**Records to process:**
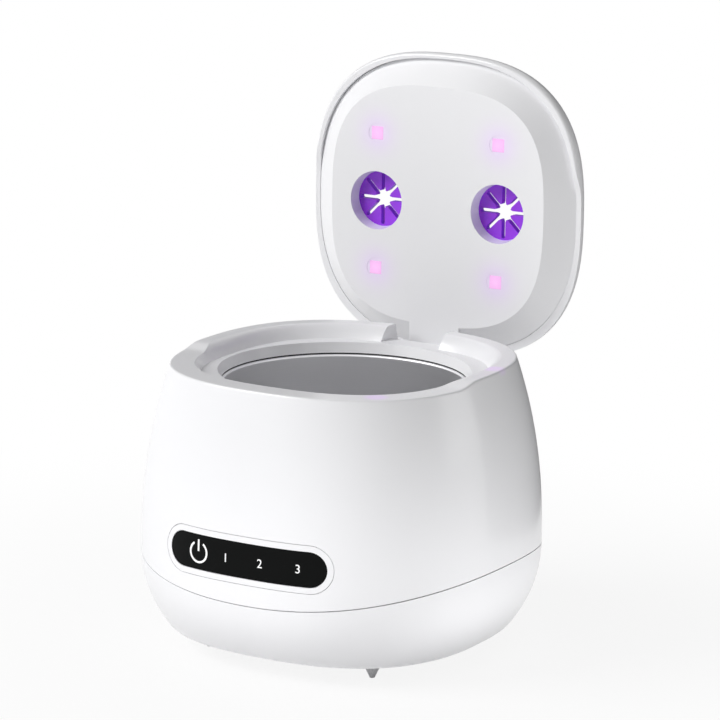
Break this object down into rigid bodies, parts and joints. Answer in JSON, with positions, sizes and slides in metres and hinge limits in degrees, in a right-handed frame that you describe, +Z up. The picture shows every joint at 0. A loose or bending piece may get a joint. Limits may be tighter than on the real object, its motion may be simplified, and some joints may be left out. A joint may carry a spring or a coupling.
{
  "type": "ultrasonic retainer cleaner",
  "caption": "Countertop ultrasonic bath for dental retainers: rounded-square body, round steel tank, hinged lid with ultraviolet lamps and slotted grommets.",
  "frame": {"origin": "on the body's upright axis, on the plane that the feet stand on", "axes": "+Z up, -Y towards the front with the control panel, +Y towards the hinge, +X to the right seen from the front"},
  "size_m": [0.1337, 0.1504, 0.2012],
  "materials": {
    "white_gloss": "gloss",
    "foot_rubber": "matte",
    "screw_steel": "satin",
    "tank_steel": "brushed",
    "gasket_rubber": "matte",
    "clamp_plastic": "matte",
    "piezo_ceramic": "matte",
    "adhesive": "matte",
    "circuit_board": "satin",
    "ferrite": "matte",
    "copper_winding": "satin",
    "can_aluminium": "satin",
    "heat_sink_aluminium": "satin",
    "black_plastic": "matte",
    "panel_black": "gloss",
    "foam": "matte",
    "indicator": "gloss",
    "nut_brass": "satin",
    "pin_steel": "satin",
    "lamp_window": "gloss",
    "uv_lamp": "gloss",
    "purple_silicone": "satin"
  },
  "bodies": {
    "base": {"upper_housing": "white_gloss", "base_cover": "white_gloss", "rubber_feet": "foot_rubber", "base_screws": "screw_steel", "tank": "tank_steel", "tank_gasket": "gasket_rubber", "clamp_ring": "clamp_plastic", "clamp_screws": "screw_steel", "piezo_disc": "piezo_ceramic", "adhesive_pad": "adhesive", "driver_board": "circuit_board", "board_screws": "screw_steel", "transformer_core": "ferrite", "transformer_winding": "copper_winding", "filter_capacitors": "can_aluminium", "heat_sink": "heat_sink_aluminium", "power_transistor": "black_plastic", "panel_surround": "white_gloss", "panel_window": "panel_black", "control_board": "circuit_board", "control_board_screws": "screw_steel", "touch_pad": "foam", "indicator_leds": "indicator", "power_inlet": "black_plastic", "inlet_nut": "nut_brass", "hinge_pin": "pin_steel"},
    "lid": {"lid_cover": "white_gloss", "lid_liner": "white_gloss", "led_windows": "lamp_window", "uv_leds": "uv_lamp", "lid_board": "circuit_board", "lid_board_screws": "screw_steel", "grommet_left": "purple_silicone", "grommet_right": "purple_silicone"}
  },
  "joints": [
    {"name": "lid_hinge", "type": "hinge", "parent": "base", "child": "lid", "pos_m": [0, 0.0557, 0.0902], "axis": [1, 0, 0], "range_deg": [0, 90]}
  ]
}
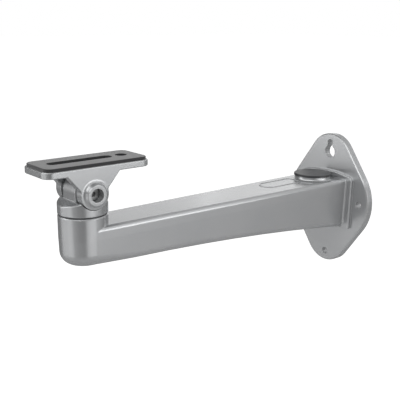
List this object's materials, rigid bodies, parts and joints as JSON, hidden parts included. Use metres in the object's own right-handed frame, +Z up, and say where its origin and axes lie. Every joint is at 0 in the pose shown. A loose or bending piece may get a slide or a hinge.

**Written exercise:** Return the material in full, exactly as shown.

**Complete response:**
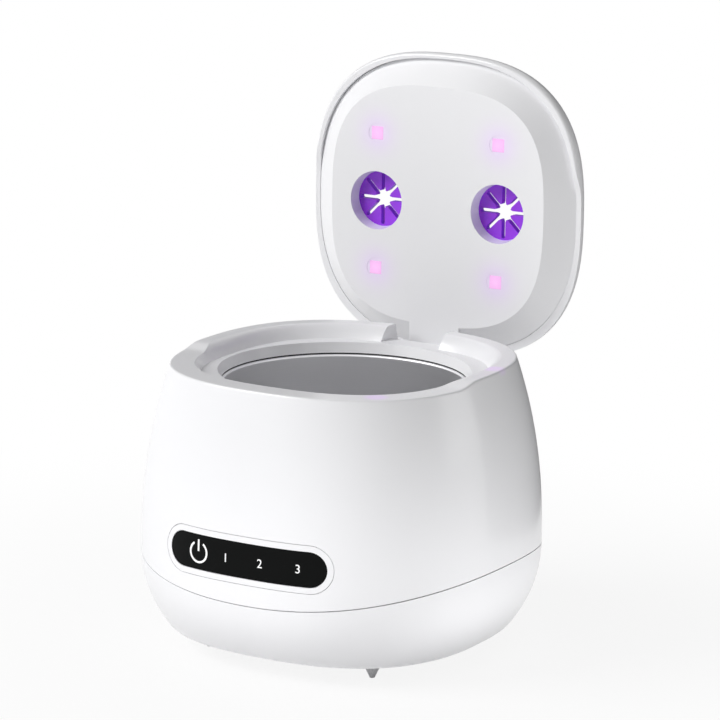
Break this object down into rigid bodies, parts and joints. Answer in JSON, with positions, sizes and slides in metres and hinge limits in degrees, in a right-handed frame that you describe, +Z up. The picture shows every joint at 0. A loose or bending piece may get a joint. Limits may be tighter than on the real object, its motion may be simplified, and some joints may be left out. A joint may carry a spring or a coupling.
{
  "type": "ultrasonic retainer cleaner",
  "caption": "Countertop ultrasonic bath for dental retainers: rounded-square body, round steel tank, hinged lid with ultraviolet lamps and slotted grommets.",
  "frame": {"origin": "on the body's upright axis, on the plane that the feet stand on", "axes": "+Z up, -Y towards the front with the control panel, +Y towards the hinge, +X to the right seen from the front"},
  "size_m": [0.1337, 0.1504, 0.2012],
  "materials": {
    "white_gloss": "gloss",
    "foot_rubber": "matte",
    "screw_steel": "satin",
    "tank_steel": "brushed",
    "gasket_rubber": "matte",
    "clamp_plastic": "matte",
    "piezo_ceramic": "matte",
    "adhesive": "matte",
    "circuit_board": "satin",
    "ferrite": "matte",
    "copper_winding": "satin",
    "can_aluminium": "satin",
    "heat_sink_aluminium": "satin",
    "black_plastic": "matte",
    "panel_black": "gloss",
    "foam": "matte",
    "indicator": "gloss",
    "nut_brass": "satin",
    "pin_steel": "satin",
    "lamp_window": "gloss",
    "uv_lamp": "gloss",
    "purple_silicone": "satin"
  },
  "bodies": {
    "base": {"upper_housing": "white_gloss", "base_cover": "white_gloss", "rubber_feet": "foot_rubber", "base_screws": "screw_steel", "tank": "tank_steel", "tank_gasket": "gasket_rubber", "clamp_ring": "clamp_plastic", "clamp_screws": "screw_steel", "piezo_disc": "piezo_ceramic", "adhesive_pad": "adhesive", "driver_board": "circuit_board", "board_screws": "screw_steel", "transformer_core": "ferrite", "transformer_winding": "copper_winding", "filter_capacitors": "can_aluminium", "heat_sink": "heat_sink_aluminium", "power_transistor": "black_plastic", "panel_surround": "white_gloss", "panel_window": "panel_black", "control_board": "circuit_board", "control_board_screws": "screw_steel", "touch_pad": "foam", "indicator_leds": "indicator", "power_inlet": "black_plastic", "inlet_nut": "nut_brass", "hinge_pin": "pin_steel"},
    "lid": {"lid_cover": "white_gloss", "lid_liner": "white_gloss", "led_windows": "lamp_window", "uv_leds": "uv_lamp", "lid_board": "circuit_board", "lid_board_screws": "screw_steel", "grommet_left": "purple_silicone", "grommet_right": "purple_silicone"}
  },
  "joints": [
    {"name": "lid_hinge", "type": "hinge", "parent": "base", "child": "lid", "pos_m": [0, 0.0557, 0.0902], "axis": [1, 0, 0], "range_deg": [0, 90]}
  ]
}
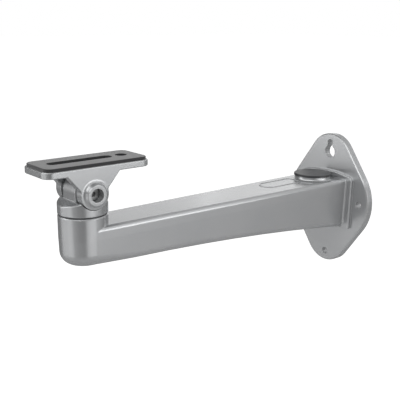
List this object's materials, rigid bodies, parts and joints as JSON, hidden parts included. Use metres in the object's own right-handed frame, +Z up, and say where its origin and axes lie. Every joint is at 0 in the pose shown. A loose or bending piece may get a slide or a hinge.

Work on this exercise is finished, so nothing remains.